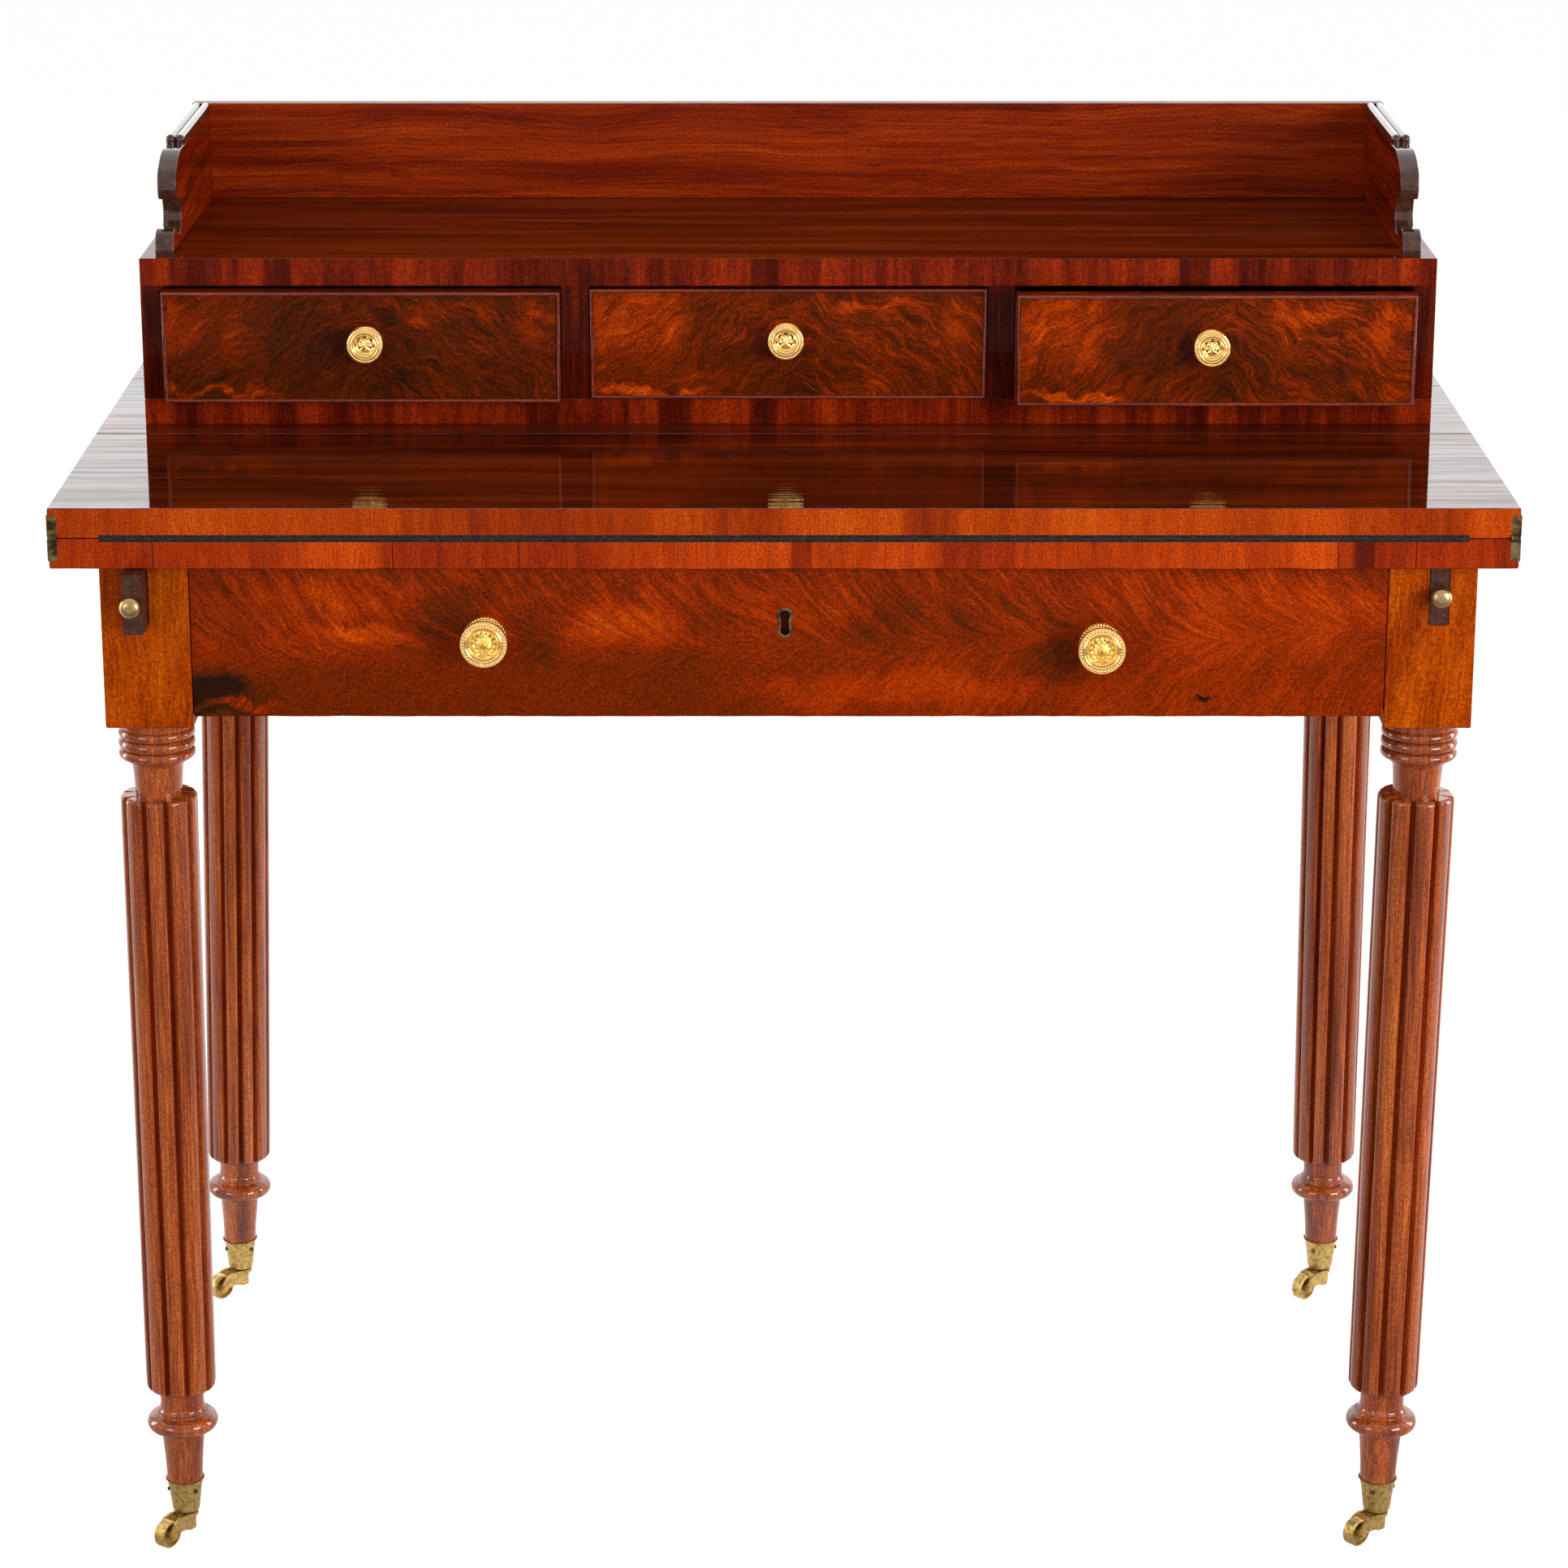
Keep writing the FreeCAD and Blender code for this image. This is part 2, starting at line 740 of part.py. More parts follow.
def hinge_plate_body(side, way, grown=0):
    """The let-in part of a hinge plate, without its knuckle. A grown one cuts its pocket."""
    x_edge = desk_width / 2
    x_out = x_edge + hinge_proud
    z_low = z_pin + way * (hinge_plate_offset - grown)
    z_high = z_pin + way * (hinge_plate_offset + hinge_plate_height + grown)
    half = hinge_plate_height / 2 + grown
    z_middle = (z_low + z_high) / 2
    y_round = hinge_length - hinge_plate_height / 2
    x_tail = x_edge - hinge_tail_depth
    front = -overrun if grown else 0
    head_x = (side * (x_edge - hinge_head_depth), side * x_out)
    head = box(head_x, (front, hinge_head_length + grown), (z_low, z_high))
    tail = box((side * x_tail, side * x_out), (front, y_round), (z_low, z_high))
    end = rod(half, Vector(side * x_tail, y_round, z_middle), Vector(side * x_out, y_round, z_middle))
    return joined([head, tail, end])


def knuckle_part(radius, side, x_from, x_to):
    """A round on the hinge pin's axis between two distances from the desk's middle."""
    return rod(radius, Vector(side * x_from, y_pin, z_pin), Vector(side * x_to, y_pin, z_pin))


def hinge_plate(side, way):
    """One hinge plate. The leaf's has two cheeks, and the bed's has the tongue and the pin."""
    x_in = desk_width / 2 - hinge_head_depth
    x_edge = desk_width / 2
    x_tongue = x_in + cheek_thickness
    x_far = x_edge - cheek_thickness
    room = knuckle_radius + knuckle_room
    gap = running_gap
    body = hinge_plate_body(side, way)
    screws = hinge_screws(side, way, running_gap)
    if way > 0:
        cheeks = [
            knuckle_part(knuckle_radius, side, x_in, x_tongue - gap),
            knuckle_part(knuckle_radius, side, x_far + gap, x_edge),
        ]
        body = joined([body] + cheeks)
        notch = knuckle_part(room, side, x_tongue - gap, x_far + gap)
        bore = knuckle_part(hinge_pin_radius + running_gap, side, x_in - gap, x_edge + hinge_proud + gap)
        return cut(body, [notch, bore] + screws)
    notches = [
        knuckle_part(room, side, x_in - gap, x_tongue),
        knuckle_part(room, side, x_far, x_edge + gap),
    ]
    body = cut(body, notches + screws)
    tongue = knuckle_part(knuckle_radius, side, x_tongue, x_far)
    pin = knuckle_part(hinge_pin_radius, side, x_in, x_edge)
    return joined([body, tongue, pin])


def hinge_room(side, way):
    """Everything that one hinge needs cut out of its board."""
    x_in = desk_width / 2 - hinge_head_depth - seat_gap
    knuckle = knuckle_part(knuckle_radius + knuckle_room, side, x_in, desk_width / 2 + overrun)
    return [hinge_plate_body(side, way, seat_gap), knuckle] + hinge_screws(side, way, running_gap)


def top_boards():
    """The bed, the leaf, the fixed rear board and the two baize linings, by node."""
    half = desk_width / 2
    baize_half = half - baize_side_border
    z_leaf = z_bed_top + leaf_gap
    bed = box((-half, half), (0, desk_depth), (z_bed_bottom, z_bed_top))
    leaf = box((-half, half), (0, leaf_depth), (z_leaf, desk_height))
    rear = box((-half, half), (leaf_depth + leaf_back_gap, desk_depth), (z_bed_top, desk_height))
    bed_baize = box((-baize_half, baize_half), (0, leaf_depth), (z_bed_top - baize_thickness, z_bed_top))
    baize_y = (0, leaf_depth - baize_border)
    leaf_baize = box((-baize_half, baize_half), baize_y, (z_leaf, z_leaf + baize_thickness))
    bolt_half = bolt_width / 2 + sliding_gap
    x_bolt = base_shift + lock_shift
    y_bolt = bolt_middle_y()
    y_half = bolt_thickness / 2 + sliding_gap
    mortise = box(
        (x_bolt - bolt_half, x_bolt + bolt_half),
        (y_bolt - y_half, y_bolt + y_half),
        (z_bed_bottom - overrun, z_bed_bottom + bolt_travel + overrun),
    )
    bed_tools = [bed_baize, mortise]
    leaf_tools = [leaf_baize]
    for side in (-1, 1):
        bed_tools += hinge_room(side, -1)
        leaf_tools += hinge_room(side, 1)
    return {
        "top_bed": [cut(bed, bed_tools)],
        "leaf": [cut(leaf, leaf_tools)],
        "rear_top": [rear],
        "bed_baize": [bed_baize],
        "leaf_baize": [leaf_baize],
    }


def loper(side, out):
    """A loper, pulled out by a length, drilled for its knob."""
    middle = side * loper_spread / 2
    half = loper_width / 2
    z_high = z_bed_bottom - sliding_gap
    front = front_setback - out
    bar = box((middle - half, middle + half), (front, front + loper_length), (z_high - loper_height, z_high))
    z_knob = z_high - loper_knob_drop
    radius = loper_knob_shank_radius + seat_gap
    depth = loper_knob_shank_length + seat_gap
    hole = rod(radius, Vector(middle, front - overrun, z_knob), Vector(middle, front + depth, z_knob))
    return cut(bar, [hole])


# Shares of a loper knob's radius and projection, from its foot to its crown
loper_knob_shares = ((0.62, 0.0), (0.62, 0.1), (0.36, 0.2), (0.36, 0.4), (0.8, 0.46))
loper_knob_ball_shares = ((1.0, 0.68), (0.8, 0.9), (0.5, 0.98), (0.2, 1.0))


def loper_knob(side, out):
    """The brass knob on a loper's front end, with its shank."""
    radius = loper_knob_radius
    reach = loper_knob_projection
    ball = [(r * radius, h * reach) for r, h in loper_knob_ball_shares]
    points = [(0, -loper_knob_shank_length), (loper_knob_shank_radius, -loper_knob_shank_length)]
    points.append((loper_knob_shank_radius, 0))
    points += [(r * radius, h * reach) for r, h in loper_knob_shares]
    points += [(ball[0], ball[1]), (ball[2], ball[3]), (0, reach)]
    z = z_bed_bottom - sliding_gap - loper_knob_drop
    return moved(facing_forward(turned(points)), side * loper_spread / 2, front_setback - out, z)


# Shares of a drawer knob's radius and of its height over its plate, from the neck to the middle
knob_back_shares = ((0.42, 0.28), (0.86, 0.36))
knob_face_shares = ((0.96, 0.64), (0.9, 0.64), (0.78, 0.68), (0.74, 0.84), (0.65, 0.84), (0.61, 0.66))
knob_ring_shares = ((0.53, 0.84), (0.43, 0.66))
knob_rosette_shares = ((0.37, 0.94), (0.22, 1.0))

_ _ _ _

_Given instruction_.
From the data above, extract every line in its exact form.

_Written solution_.
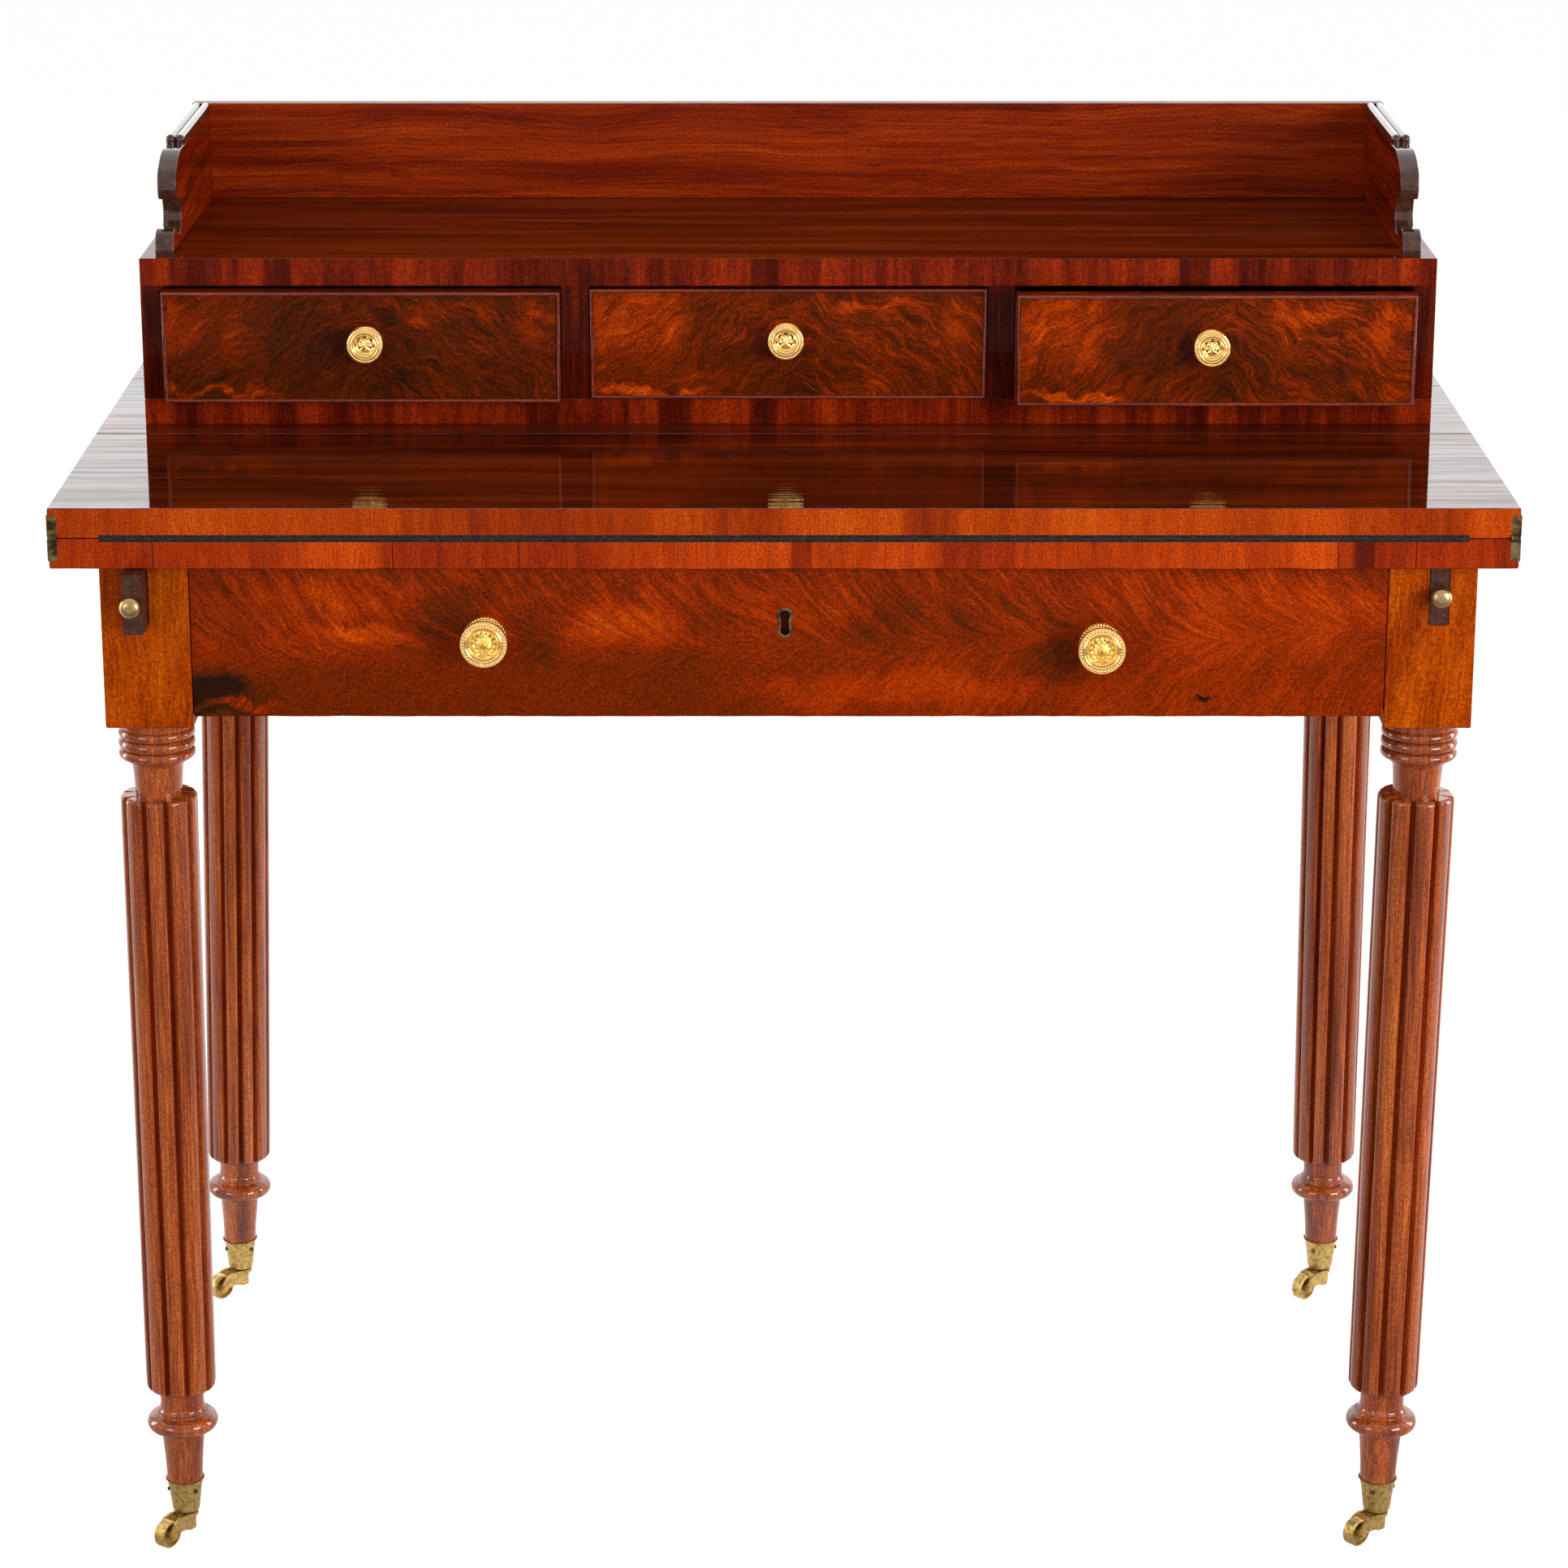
Keep writing the FreeCAD and Blender code for this image. This is part 2, starting at line 740 of part.py. More parts follow.
def hinge_plate_body(side, way, grown=0):
    """The let-in part of a hinge plate, without its knuckle. A grown one cuts its pocket."""
    x_edge = desk_width / 2
    x_out = x_edge + hinge_proud
    z_low = z_pin + way * (hinge_plate_offset - grown)
    z_high = z_pin + way * (hinge_plate_offset + hinge_plate_height + grown)
    half = hinge_plate_height / 2 + grown
    z_middle = (z_low + z_high) / 2
    y_round = hinge_length - hinge_plate_height / 2
    x_tail = x_edge - hinge_tail_depth
    front = -overrun if grown else 0
    head_x = (side * (x_edge - hinge_head_depth), side * x_out)
    head = box(head_x, (front, hinge_head_length + grown), (z_low, z_high))
    tail = box((side * x_tail, side * x_out), (front, y_round), (z_low, z_high))
    end = rod(half, Vector(side * x_tail, y_round, z_middle), Vector(side * x_out, y_round, z_middle))
    return joined([head, tail, end])


def knuckle_part(radius, side, x_from, x_to):
    """A round on the hinge pin's axis between two distances from the desk's middle."""
    return rod(radius, Vector(side * x_from, y_pin, z_pin), Vector(side * x_to, y_pin, z_pin))


def hinge_plate(side, way):
    """One hinge plate. The leaf's has two cheeks, and the bed's has the tongue and the pin."""
    x_in = desk_width / 2 - hinge_head_depth
    x_edge = desk_width / 2
    x_tongue = x_in + cheek_thickness
    x_far = x_edge - cheek_thickness
    room = knuckle_radius + knuckle_room
    gap = running_gap
    body = hinge_plate_body(side, way)
    screws = hinge_screws(side, way, running_gap)
    if way > 0:
        cheeks = [
            knuckle_part(knuckle_radius, side, x_in, x_tongue - gap),
            knuckle_part(knuckle_radius, side, x_far + gap, x_edge),
        ]
        body = joined([body] + cheeks)
        notch = knuckle_part(room, side, x_tongue - gap, x_far + gap)
        bore = knuckle_part(hinge_pin_radius + running_gap, side, x_in - gap, x_edge + hinge_proud + gap)
        return cut(body, [notch, bore] + screws)
    notches = [
        knuckle_part(room, side, x_in - gap, x_tongue),
        knuckle_part(room, side, x_far, x_edge + gap),
    ]
    body = cut(body, notches + screws)
    tongue = knuckle_part(knuckle_radius, side, x_tongue, x_far)
    pin = knuckle_part(hinge_pin_radius, side, x_in, x_edge)
    return joined([body, tongue, pin])


def hinge_room(side, way):
    """Everything that one hinge needs cut out of its board."""
    x_in = desk_width / 2 - hinge_head_depth - seat_gap
    knuckle = knuckle_part(knuckle_radius + knuckle_room, side, x_in, desk_width / 2 + overrun)
    return [hinge_plate_body(side, way, seat_gap), knuckle] + hinge_screws(side, way, running_gap)


def top_boards():
    """The bed, the leaf, the fixed rear board and the two baize linings, by node."""
    half = desk_width / 2
    baize_half = half - baize_side_border
    z_leaf = z_bed_top + leaf_gap
    bed = box((-half, half), (0, desk_depth), (z_bed_bottom, z_bed_top))
    leaf = box((-half, half), (0, leaf_depth), (z_leaf, desk_height))
    rear = box((-half, half), (leaf_depth + leaf_back_gap, desk_depth), (z_bed_top, desk_height))
    bed_baize = box((-baize_half, baize_half), (0, leaf_depth), (z_bed_top - baize_thickness, z_bed_top))
    baize_y = (0, leaf_depth - baize_border)
    leaf_baize = box((-baize_half, baize_half), baize_y, (z_leaf, z_leaf + baize_thickness))
    bolt_half = bolt_width / 2 + sliding_gap
    x_bolt = base_shift + lock_shift
    y_bolt = bolt_middle_y()
    y_half = bolt_thickness / 2 + sliding_gap
    mortise = box(
        (x_bolt - bolt_half, x_bolt + bolt_half),
        (y_bolt - y_half, y_bolt + y_half),
        (z_bed_bottom - overrun, z_bed_bottom + bolt_travel + overrun),
    )
    bed_tools = [bed_baize, mortise]
    leaf_tools = [leaf_baize]
    for side in (-1, 1):
        bed_tools += hinge_room(side, -1)
        leaf_tools += hinge_room(side, 1)
    return {
        "top_bed": [cut(bed, bed_tools)],
        "leaf": [cut(leaf, leaf_tools)],
        "rear_top": [rear],
        "bed_baize": [bed_baize],
        "leaf_baize": [leaf_baize],
    }


def loper(side, out):
    """A loper, pulled out by a length, drilled for its knob."""
    middle = side * loper_spread / 2
    half = loper_width / 2
    z_high = z_bed_bottom - sliding_gap
    front = front_setback - out
    bar = box((middle - half, middle + half), (front, front + loper_length), (z_high - loper_height, z_high))
    z_knob = z_high - loper_knob_drop
    radius = loper_knob_shank_radius + seat_gap
    depth = loper_knob_shank_length + seat_gap
    hole = rod(radius, Vector(middle, front - overrun, z_knob), Vector(middle, front + depth, z_knob))
    return cut(bar, [hole])


# Shares of a loper knob's radius and projection, from its foot to its crown
loper_knob_shares = ((0.62, 0.0), (0.62, 0.1), (0.36, 0.2), (0.36, 0.4), (0.8, 0.46))
loper_knob_ball_shares = ((1.0, 0.68), (0.8, 0.9), (0.5, 0.98), (0.2, 1.0))


def loper_knob(side, out):
    """The brass knob on a loper's front end, with its shank."""
    radius = loper_knob_radius
    reach = loper_knob_projection
    ball = [(r * radius, h * reach) for r, h in loper_knob_ball_shares]
    points = [(0, -loper_knob_shank_length), (loper_knob_shank_radius, -loper_knob_shank_length)]
    points.append((loper_knob_shank_radius, 0))
    points += [(r * radius, h * reach) for r, h in loper_knob_shares]
    points += [(ball[0], ball[1]), (ball[2], ball[3]), (0, reach)]
    z = z_bed_bottom - sliding_gap - loper_knob_drop
    return moved(facing_forward(turned(points)), side * loper_spread / 2, front_setback - out, z)


# Shares of a drawer knob's radius and of its height over its plate, from the neck to the middle
knob_back_shares = ((0.42, 0.28), (0.86, 0.36))
knob_face_shares = ((0.96, 0.64), (0.9, 0.64), (0.78, 0.68), (0.74, 0.84), (0.65, 0.84), (0.61, 0.66))
knob_ring_shares = ((0.53, 0.84), (0.43, 0.66))
knob_rosette_shares = ((0.37, 0.94), (0.22, 1.0))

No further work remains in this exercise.